Tunisian LGBT+ activist jailed for six months after reporting police harassment
Rania Amdouni, a 26-year-old Tunisian LGBT+ human rights activist, was arrested on February 27th and sentenced to six months in prison. Fellow activists reported to Reuters that police had increasingly targeted Rania since February, as she was part of the protest against police repression. She was ridiculed for her appearance and sexual orientation when she went to the police station to file a complaint. The police declined to register her complaint and instead imprisoned her after a verbal altercation. Under Article 125 of the penal code, Rania can be punished by up to one year in prison. She is now in custody at a women’s prison in Manouba, west of Tunis. According to her lawyer, the guards at the prison harass and threaten her at night. Amdouni was also charged with “causing embarrassment and disruption” and “apparent drunkenness.” These claims are reportedly unsubstantiated and lacking evidence. Rasha Younes, an LGBT+ rights researcher at Human Rights Watch, condemned the Tunisian authorities for sending this appalling message to victims of discrimination.

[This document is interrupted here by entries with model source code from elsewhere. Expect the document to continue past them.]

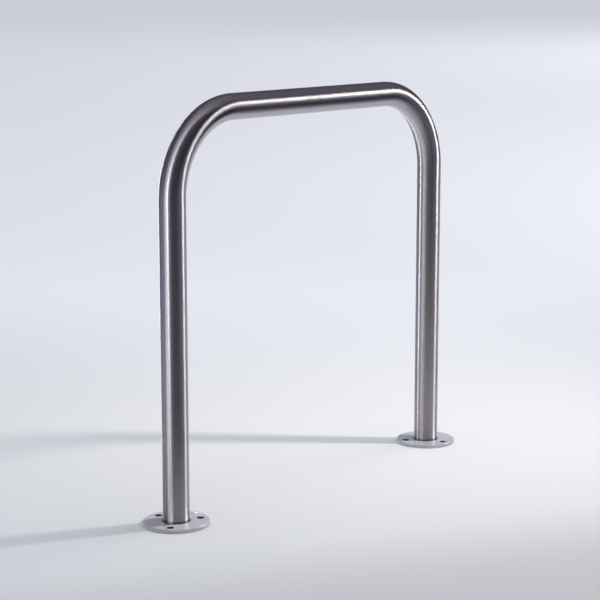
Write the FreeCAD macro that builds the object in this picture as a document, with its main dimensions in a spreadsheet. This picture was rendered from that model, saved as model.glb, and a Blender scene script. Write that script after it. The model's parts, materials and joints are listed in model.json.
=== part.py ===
import FreeCAD, Part
import math
import os

import Sketcher


# Hoop bike rack of bright stainless tube, millimetres, +Z up.
# The hoop stands in the XZ plane, with the middle of the space between its feet
# at the origin and the undersides of its base flanges on Z = 0.

DOCUMENT_NAME = "HoopBikeRack"
SHEET_NAME = "Sizes"
PARTS_FOLDER = "parts"

# Name, value and meaning of every size that can be set by itself.
DRIVING_SIZES = (
    ("overall_width", 800.0, "outside to outside over the two legs"),
    ("overall_height", 760.0, "ground to the top of the bar"),
    ("tube_diameter", 48.3, "outside diameter of the hoop's tube"),
    ("tube_wall", 2.0, "wall of the hoop's tube"),
    ("bend_radius", 155.0, "bends, to the middle of the tube"),
    ("flange_diameter", 120.0, "base flange"),
    ("flange_thickness", 6.0, "base flange"),
    ("rim_chamfer", 0.8, "upper edge of the flange's rim"),
    ("bore_clearance", 0.8, "gap all round between the tube and the flange's bore"),
    ("bore_chamfer", 0.4, "upper edge of the flange's bore"),
    ("hole_circle_diameter", 90.0, "circle through the middles of the anchor holes"),
    ("hole_diameter", 14.0, "anchor hole for a 12 mm anchor"),
    ("hole_count", 3, "anchor holes in each flange"),
    ("hole_chamfer", 0.5, "upper edge of each anchor hole"),
    ("right_flange_turn", 180.0, "turn of the right flange against the left one, degrees"),
    ("tube_end_height", 3.0, "tube's cut end above the flange's underside"),
    ("weld_inset", 0.4, "lowest point of the weld above the flange's underside"),
)

# Sizes that follow from the driving ones, as formulas of the same sheet.
DERIVED_SIZES = (
    ("tube_radius", "=tube_diameter / 2"),
    ("tube_inner_radius", "=tube_diameter / 2 - tube_wall"),
    ("leg_offset", "=(overall_width - tube_diameter) / 2"),
    ("bar_height", "=overall_height - tube_diameter / 2"),
    ("bore_radius", "=tube_diameter / 2 + bore_clearance"),
)


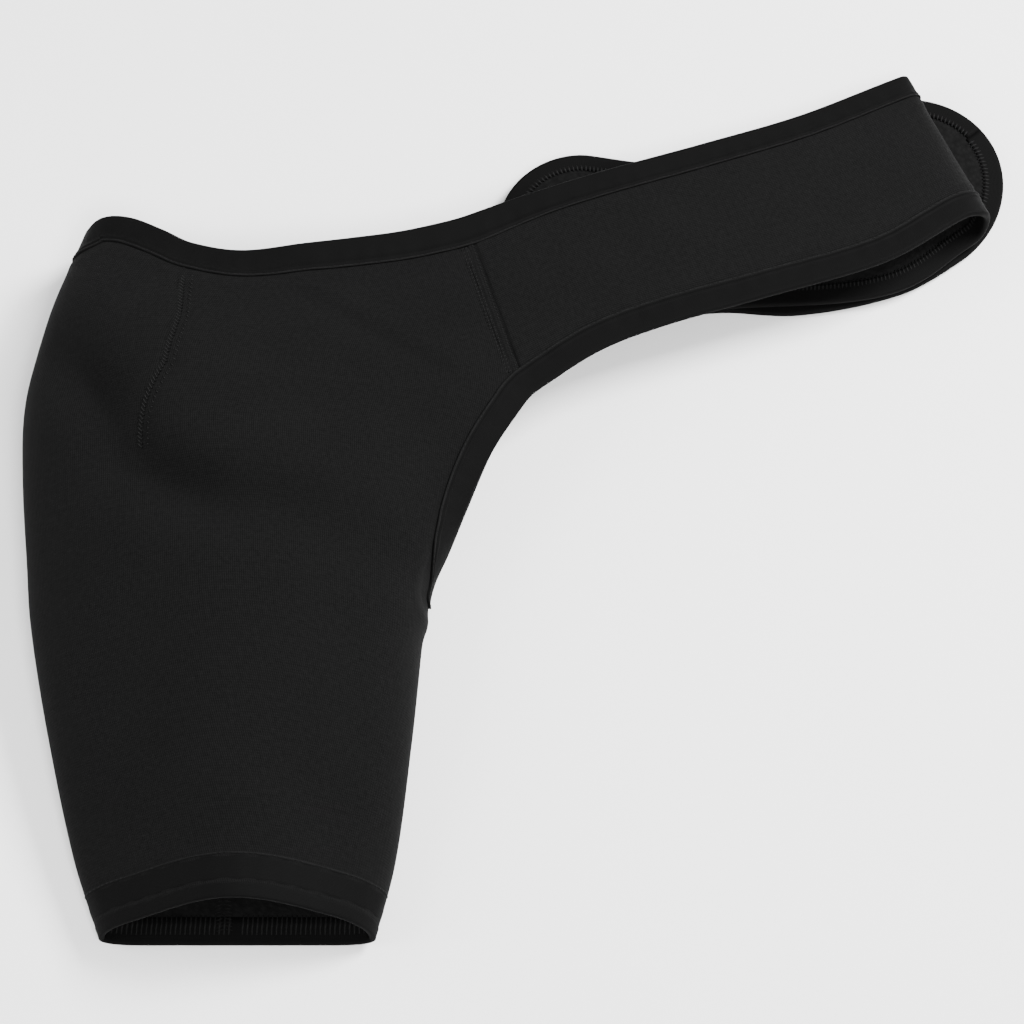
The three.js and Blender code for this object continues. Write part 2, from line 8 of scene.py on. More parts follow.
import logging
import math
from dataclasses import dataclass, field
from enum import Enum

import bpy
import numpy as np
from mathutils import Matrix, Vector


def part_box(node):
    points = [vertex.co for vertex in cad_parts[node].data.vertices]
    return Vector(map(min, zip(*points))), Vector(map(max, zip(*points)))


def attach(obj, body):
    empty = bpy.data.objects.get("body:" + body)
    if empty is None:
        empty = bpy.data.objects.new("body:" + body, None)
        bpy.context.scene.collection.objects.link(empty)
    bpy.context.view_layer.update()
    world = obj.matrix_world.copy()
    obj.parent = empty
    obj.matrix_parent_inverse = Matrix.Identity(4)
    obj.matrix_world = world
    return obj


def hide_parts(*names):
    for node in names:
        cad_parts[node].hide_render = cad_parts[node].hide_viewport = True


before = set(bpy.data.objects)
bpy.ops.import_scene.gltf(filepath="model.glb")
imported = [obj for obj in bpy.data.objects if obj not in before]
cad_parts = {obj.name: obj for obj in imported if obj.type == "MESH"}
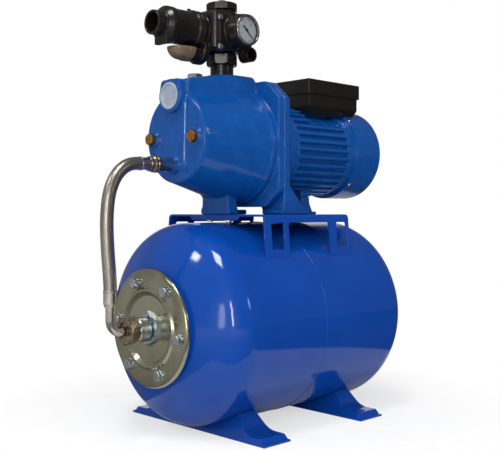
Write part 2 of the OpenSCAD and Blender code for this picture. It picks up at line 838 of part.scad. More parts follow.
module motor_housing() {
    pad_w = 27;
    ring = [50, 66];
    end = housing[1];
    color(casting_blue) difference() {
        union() {
            at(housing[0], pump_z) along_x() cylinder(r = root_r, h = end - housing[0]);
            difference() {
                fore_aft(housing[0], end, pump_z) fin_profile();
                translate([box_x[0] - 1 - middle, -52, pump_z + 40]) cube([80, 104, 40]);
            }
            // Seats for the terminal box above and the support below
            translate([284 - middle, -pad_w, pump_z + 40]) cube([46, 2 * pad_w, 34]);
            translate([267 - middle, -28, pump_z - 69]) cube([24, 56, 20]);
            turned([[ring[0], housing[0]], [ring[1], housing[0]], [ring[1], housing[0] + 6],
                [ring[0], housing[0] + 6]], pump_z);
            turned([[ring[0], end - 6], [ring[1], end - 6], [ring[1], end], [ring[0], end]], pump_z);
        }
        at(housing[0] - 1, pump_z) along_x() cylinder(r = 54.5, h = end - housing[0] + 2);
        at(305, pump_z + 50) cylinder(r = 6, h = 40);
    }
}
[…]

Pope Francis says Catholic Church can't bless same-sex marriages
Location: Vatican City
The Vatican issued a statement indicating that the Catholic Church will not bless same-sex marriages. The statement remarked that the blessing of same-sex unions cannot be lawful. A Pew survey demonstrated that more than half of Catholics in the United States are in favor of same-sex marriage. The pope has a complicated relationship with the LGBTQ community; largely resulting from this long-standing controversy. He supported civil unions for same-sex couples instead of same-sex marriages during his tenure as the archbishop of Buenos Aires. To support their decision, the Church indicated that the decision was not intended to be a measure of "unjust discrimination," but rather to preserve the perceived sanctity of the union between men and women as a liturgical rite.
Atheist Day, March 23rd, 2021
Atheist Day is approaching! Atheist Day is celebrated on March 23rd. Use #AtheistDay to help other atheists find community and to normalize atheism. On this day, we recognize the struggle of atheists to live authentic lives in many parts of the world; the fight to openly affirm one’s atheism, and the fear of intolerant governments, mobs, and religious zealots. You can also use other hashtags like #IAmAtheist & #AtheismMyRight.